Tajikistan shares a more than 1,400-kilometer-long border with Afghanistan, including along Afghanistan's volatile Kunduz and Badakhshan provinces, where Taliban activity has flared up in recent months.

Recently, the militant group briefly captured the provincial capital, Kunduz, just 70 kilometers from the Tajik border.

Some Tajik villagers living alongside the border say they have been following the developments in the neighboring country with "anxiety."

"Sometimes we can hear gunfire at close proximity, and it causes panic among people," said Muhammad Ismoilov, a resident of the southern Tajik village of Kokul, which borders Afghanistan's Kunduz Province.

Ismoilov told RFE/RL by telephone that "helicopters can be heard flying overhead during the night, although it's unclear on which side of the border they are flying."

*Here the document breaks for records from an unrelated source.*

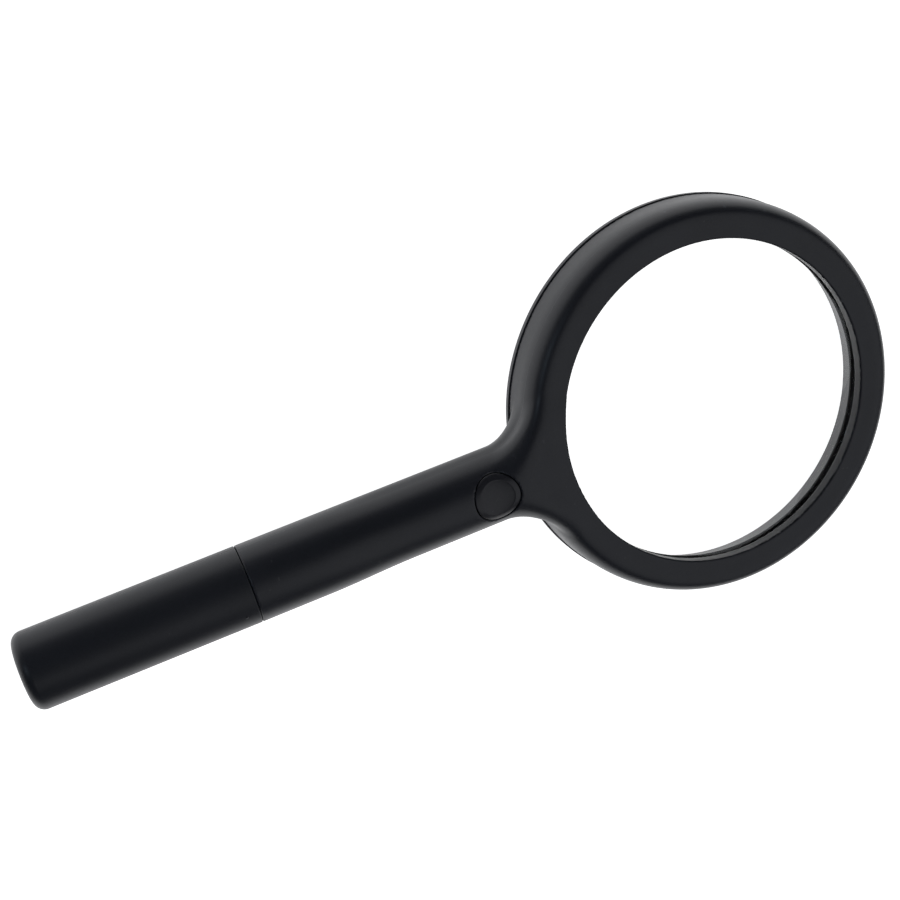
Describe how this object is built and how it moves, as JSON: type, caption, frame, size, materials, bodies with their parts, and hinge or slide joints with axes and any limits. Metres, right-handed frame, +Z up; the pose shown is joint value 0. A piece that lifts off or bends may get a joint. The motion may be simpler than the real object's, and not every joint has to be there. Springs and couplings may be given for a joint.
{
  "type": "illuminated hand magnifier",
  "caption": "Round reading magnifier with a lens ring on a straight round handle, a push button at the neck, a lamp beside the lens and a pull-off battery cap.",
  "frame": {"origin": "centre of the whole footprint, on the table that the handle rests on", "axes": "+X along the handle towards the lens, +Z up from the table along the lens axis, +Y across"},
  "size_m": [0.2484, 0.111, 0.0207],
  "materials": {
    "housing_plastic": "satin moulded black with a fine grain",
    "ring_plastic": "satin moulded black",
    "cap_plastic": "satin moulded black with a fine grain",
    "button_plastic": "matt moulded black, polished by the thumb",
    "lens_glass": "clear polished lens",
    "window_plastic": "clear moulded window",
    "led_epoxy": "clear epoxy with a yellow phosphor chip",
    "cushion_rubber": "soft black",
    "switch_plastic": "moulded black",
    "white_plastic": "moulded off-white",
    "contact_brass": "drawn brass",
    "spring_steel": "nickel-plated wire",
    "tinned_metal": "tinned",
    "board_laminate": "green solder mask",
    "cell_jacket": "printed film jacket, plain",
    "wire_red": "insulated lead",
    "wire_black": "insulated lead"
  },
  "bodies": {
    "handle": {"front_housing": "housing_plastic", "rear_ring": "ring_plastic", "lens": "lens_glass", "lens_cushion": "cushion_rubber", "switch_case": "switch_plastic", "switch_terminals": "tinned_metal", "circuit_board": "board_laminate", "resistor": "switch_plastic", "switch_carrier": "white_plastic", "positive_contact": "tinned_metal", "negative_strip": "tinned_metal", "battery_front": "cell_jacket", "battery_rear": "cell_jacket", "lamp_led": "led_epoxy", "lamp_leads": "tinned_metal", "lamp_board": "board_laminate", "lamp_window": "window_plastic", "wire_positive": "wire_red", "wire_negative": "wire_black", "switch_spring": "spring_steel"},
    "button": {"push_button": "button_plastic", "switch_plunger": "white_plastic", "switch_bridge": "contact_brass"},
    "cap_contacts": {"contact_sleeve": "contact_brass", "contact_plate": "tinned_metal", "contact_spring": "spring_steel"},
    "cap": {"battery_cap": "cap_plastic"}
  },
  "joints": [
    {"name": "button_press", "type": "slide", "parent": "handle", "child": "button", "axis": [0, 0, -1], "range_m": [0, 0.001], "stiffness_N_per_m": 1500, "springref_m": -0.001, "deforming": ["switch_spring"]},
    {"name": "cap_pull", "type": "slide", "parent": "handle", "child": "cap_contacts", "axis": [-1, 0, 0], "range_m": [0, 0.055]},
    {"name": "cap_turn", "type": "hinge", "parent": "cap_contacts", "child": "cap", "pos_m": [-0.09135, 0, 0.01035], "axis": [1, 0, 0], "range_deg": [0, 90]}
  ]
}
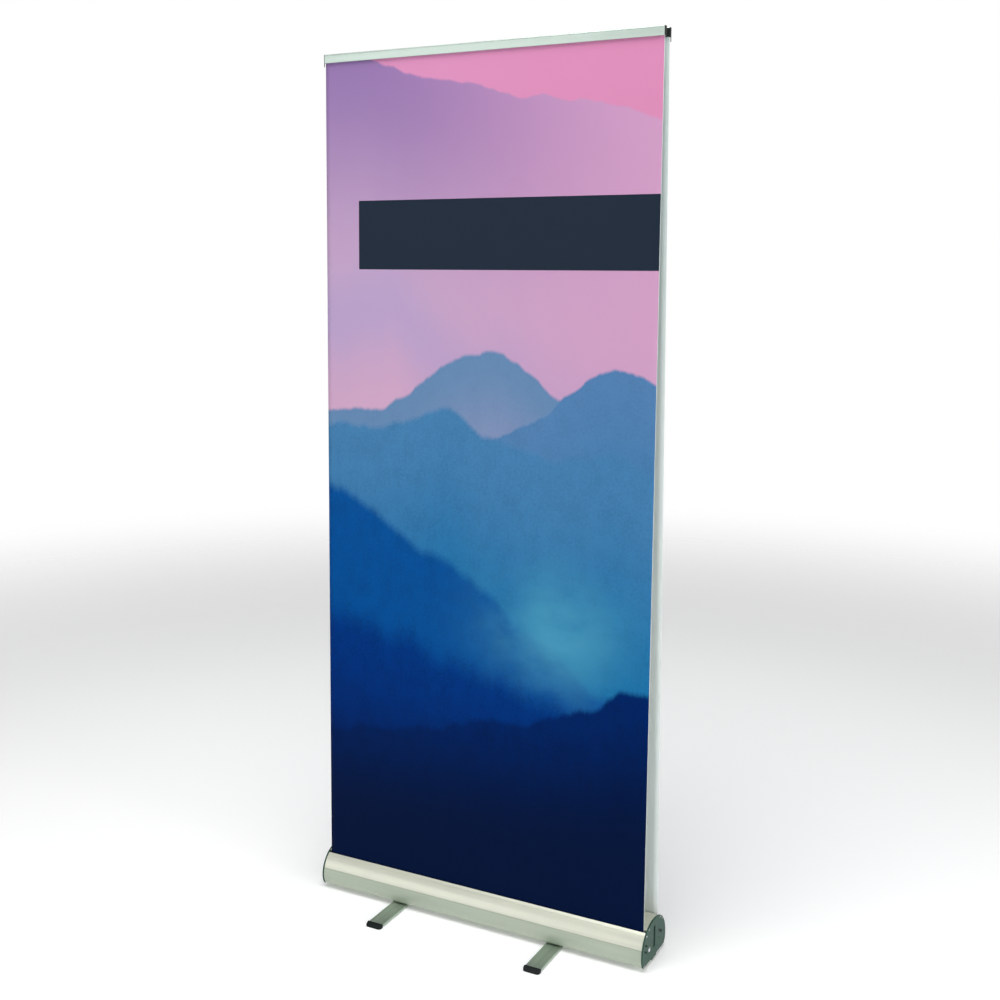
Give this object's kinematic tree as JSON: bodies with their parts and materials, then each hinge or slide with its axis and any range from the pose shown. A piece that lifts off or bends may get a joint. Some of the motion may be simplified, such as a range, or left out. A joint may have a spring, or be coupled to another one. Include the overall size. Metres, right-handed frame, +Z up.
{
  "type": "roll-up banner stand",
  "caption": "Double-sided roll-up banner stand: domed floor base with spring rollers, sectional pole, clip-on top rails and two flat feet that swivel.",
  "frame": {"origin": "on the floor, under the middle of the base", "axes": "+X along the base, +Y from the front banner to the rear banner, +Z up"},
  "size_m": [0.8716, 0.372, 2.067],
  "materials": {
    "housing": "satin anodised",
    "cap_plastic": "fine moulded texture",
    "black_plastic": "moulded",
    "steel": "zinc plated",
    "chrome_steel": "polished",
    "spring_steel": "oiled",
    "front_film": "printed film, hills in blue and pink",
    "rear_film": "printed film, pale back",
    "bare_aluminium": "drawn",
    "rail": "satin anodised",
    "elastic_cord": "braided",
    "foot_metal": "satin anodised",
    "foot_rubber": "moulded"
  },
  "bodies": {
    "base": {"base_housing": "housing", "left_end_cap": "cap_plastic", "right_end_cap": "cap_plastic", "end_cap_screws": "steel", "pole_socket": "black_plastic", "front_spring_shaft": "steel", "rear_spring_shaft": "steel", "front_spring_anchor": "black_plastic", "rear_spring_anchor": "black_plastic", "front_torsion_spring": "spring_steel", "rear_torsion_spring": "spring_steel", "front_idler_pin": "chrome_steel", "rear_idler_pin": "chrome_steel", "left_foot_pivot_bolt": "steel", "right_foot_pivot_bolt": "steel", "left_foot_washer": "black_plastic", "right_foot_washer": "black_plastic", "left_foot_nut": "steel", "right_foot_nut": "steel"},
    "front_roller": {"front_roller_tube": "bare_aluminium", "front_roller_wrap": "rear_film", "front_drive_plug": "black_plastic", "front_idler_plug": "black_plastic"},
    "rear_roller": {"rear_roller_tube": "bare_aluminium", "rear_roller_wrap": "rear_film", "rear_drive_plug": "black_plastic", "rear_idler_plug": "black_plastic"},
    "pole": {"pole_lower": "bare_aluminium", "pole_middle": "bare_aluminium", "pole_upper": "bare_aluminium", "lower_ferrule": "steel", "upper_ferrule": "steel", "pole_head": "black_plastic", "pole_foot_plug": "black_plastic", "bungee_cord": "elastic_cord", "bungee_anchors": "steel"},
    "front_rail": {"front_top_rail": "rail", "front_clamp_bar": "steel", "front_rail_left_cap": "black_plastic", "front_rail_right_cap": "black_plastic", "front_rail_clip": "black_plastic", "front_banner": "front_film"},
    "rear_rail": {"rear_top_rail": "rail", "rear_clamp_bar": "steel", "rear_rail_left_cap": "black_plastic", "rear_rail_right_cap": "black_plastic", "rear_rail_clip": "black_plastic", "rear_banner": "rear_film"},
    "left_foot": {"left_foot_bar": "foot_metal", "left_foot_front_cap": "foot_rubber", "left_foot_rear_cap": "foot_rubber"},
    "right_foot": {"right_foot_bar": "foot_metal", "right_foot_front_cap": "foot_rubber", "right_foot_rear_cap": "foot_rubber"}
  },
  "joints": [
    {"name": "pole_lift", "type": "slide", "parent": "base", "child": "pole", "axis": [0, 0, 1], "range_m": [0, 0.05]},
    {"name": "front_rail_travel", "type": "slide", "parent": "pole", "child": "front_rail", "axis": [0, 0.0149, 0.9999], "range_m": [-1.9492, 0], "deforming": ["front_banner"]},
    {"name": "rear_rail_travel", "type": "slide", "parent": "pole", "child": "rear_rail", "axis": [0, -0.0149, 0.9999], "range_m": [-1.9492, 0], "deforming": ["rear_banner"]},
    {"name": "front_roller_spin", "type": "hinge", "parent": "base", "child": "front_roller", "pos_m": [0, -0.03037, 0.039], "axis": [1, 0, 0], "range_deg": [0, 7092]},
    {"name": "rear_roller_spin", "type": "hinge", "parent": "base", "child": "rear_roller", "pos_m": [0, 0.03037, 0.039], "axis": [1, 0, 0], "range_deg": [-7092, 0]},
    {"name": "left_foot_swivel", "type": "hinge", "parent": "base", "child": "left_foot", "pos_m": [-0.21, 0, 0.005], "axis": [0, 0, 1], "range_deg": [-90, 90]},
    {"name": "right_foot_swivel", "type": "hinge", "parent": "base", "child": "right_foot", "pos_m": [0.21, 0, 0.005], "axis": [0, 0, 1], "range_deg": [-90, 90]}
  ],
  "couplings": [
    {"joint": "front_roller_spin", "follows": "front_rail_travel", "rad_per_m": -63.5},
    {"joint": "rear_roller_spin", "follows": "rear_rail_travel", "rad_per_m": 63.5}
  ]
}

He said that in recent days a nearby border crossing to Afghanistan was closed.

The 7,000-strong 201st Motorized Rifle Division is stationed at three different facilities in Tajikistan; the air base outside Dushanbe, and two others in southern Khatlon Province.

Under an agreement signed in October 2012, Russian troops are allowed to remain stationed in Tajikistan until 2042.

Russian officials have announced plans to increase the number of troops stationed in Tajikistan to 9,000 over the next five years and to provide more military equipment through 2020.

Russian media have reported that Moscow is also prepared to grant Tajikistan $1.2 billion in military aid over the next few years.